A policy loan reduces your available cash value and death benefit. If you pass while owing money on a life insurance loan, it will reduce the amount your beneficiaries receive.
Paying Back the Loan
Even with low interest rates and a flexible payback schedule, it's important that you pay the loan back in a timely manner—on top of your regular premium payments. If unpaid, interest is added to the balance and accrues, putting your loan at risk of exceeding the policy's cash value and causing your policy to lapse. If that happens, it's likely you'll owe taxes on the amount you borrowed.
Insurance companies generally provide many opportunities to keep the loan current and prevent lapsing. If the loan is not paid back before the insured person's death, the loan amount plus any interest owed is subtracted from the amount the beneficiaries are set to receive from the death benefit.
Steve Kobrin, LUTCF
The firm of Steven H. Kobrin, LUTCF, Fair Lawn, NJ
You can borrow money from life insurance that has a cash account for use while the insured is alive.
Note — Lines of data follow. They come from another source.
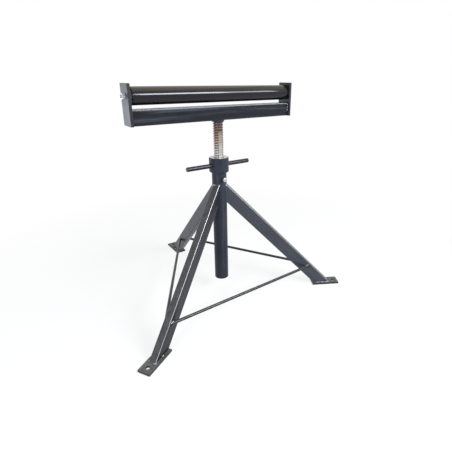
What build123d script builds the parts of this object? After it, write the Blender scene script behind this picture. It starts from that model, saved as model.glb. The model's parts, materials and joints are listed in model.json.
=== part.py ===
from build123d import *

import math
import os

# Tripod roller stand with a screw jack under its roller head.
# Lengths are in millimetres and angles in degrees.
# +Z is up and X runs along the roller. The origin is on the column's axis, on the floor.
# The head stands part of the way up its travel.

os.makedirs("parts", exist_ok=True)

# Angles and counts used throughout
full_turn = 360.0
hexagon_sides = 6
hexagon_turn = full_turn / hexagon_sides / 2

# Clearances and the overrun of every cut
weld_gap = 0.2
press_clearance = 0.05
running_clearance = 0.1
free_clearance = 0.3
cut_overrun = 5.0

# Column
column_diameter = 60.3
column_wall = 5.0
column_base_height = 65.0
column_length = 492.0
column_edge_chamfer = 1.0

# Legs of rectangular hollow section, spread evenly round the column
leg_count = 3
leg_depth = 55.0
leg_width = 30.0
leg_wall = 3.0
leg_corner_radius = 5.0
leg_slope = 46.0
leg_top_drop = 53.5

# Foot plates under the legs
foot_length = 125.0
foot_width = 50.0
foot_thickness = 8.0
foot_overhang = 44.351
foot_hole_diameter = 14.0
foot_hole_inset = 23.0

# Round bars between the legs
brace_diameter = 12.0
brace_height = 97.0
brace_lift = 10.0

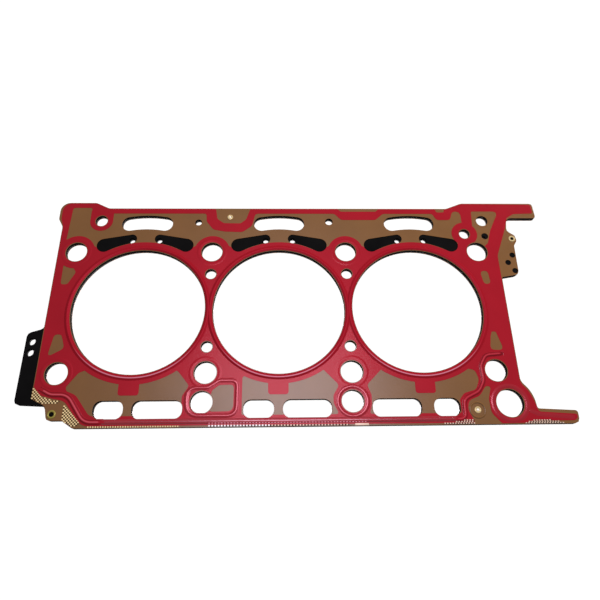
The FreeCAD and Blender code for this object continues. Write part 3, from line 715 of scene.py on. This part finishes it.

But here are three potential pitfalls:
- You reduce the death benefit: Taking money out of the life insurance policy while you are alive could reduce the survivor benefit.
- You tamper with the guarantee: Permanent insurance guarantees are based on certain assumptions. Chief among these is that you will stick to your premium payments and accumulate cash at a certain level. If you take cash out, you may deplete the amount required to ensure the guarantee.
- You end up paying more money: Some permanent policies will even ensure the guarantee when you take out cash, but at a cost that could force you to pay more premium to cover the difference.
How Much Can You Borrow Against Your Life Insurance Policy?
Each insurance company will have different rules in place, but in general, the most you can borrow against your life insurance is up to 90% of its cash value.
How Soon Can You Borrow Against a Life Insurance Policy?
You can borrow from a life insurance policy as soon as there is enough cash value built up to take a loan in the amount you need. Depending on how your policy is structured, this can take several years to accrue.
Which Types of Life Insurance Policies Can You Borrow Against?
You can borrow from permanent life insurance policies that build cash value. These would typically include whole life and universal life (UL) policies. You cannot borrow against a term policy since there is no cash value associated with it.
Can I Borrow Against a Term Life Policy?
No. Because term insurance does not have a cash value component, there is nothing to borrow.
The Bottom Line
Permanent life insurance that accumulates a cash value can provide certain living benefits, in addition to its death benefit. Among these include the ability to borrow against the cash value of the policy and to make cash value withdrawals. When you take a loan against your policy, your insurer lends you the money and uses the cash in your policy as collateral—you do not actually withdraw any money from the policy itself. This means that the policy's cash value can continue to accumulate—but it's important to check with your insurance company how interest and any dividends will be determined and paid when you have an active loan.
Policy loans can be useful financial tools, but they can also create financial turmoil. If you don't make interest payments, your policy could lapse and the entire loan amount could become taxable. And if you pass away, the loan amount and any interest owed will be taken out of the death benefit, which could significantly impact your beneficiaries. Be sure to thoroughly consider the pros and cons of life insurance policy loans in the context of your situation before taking one out.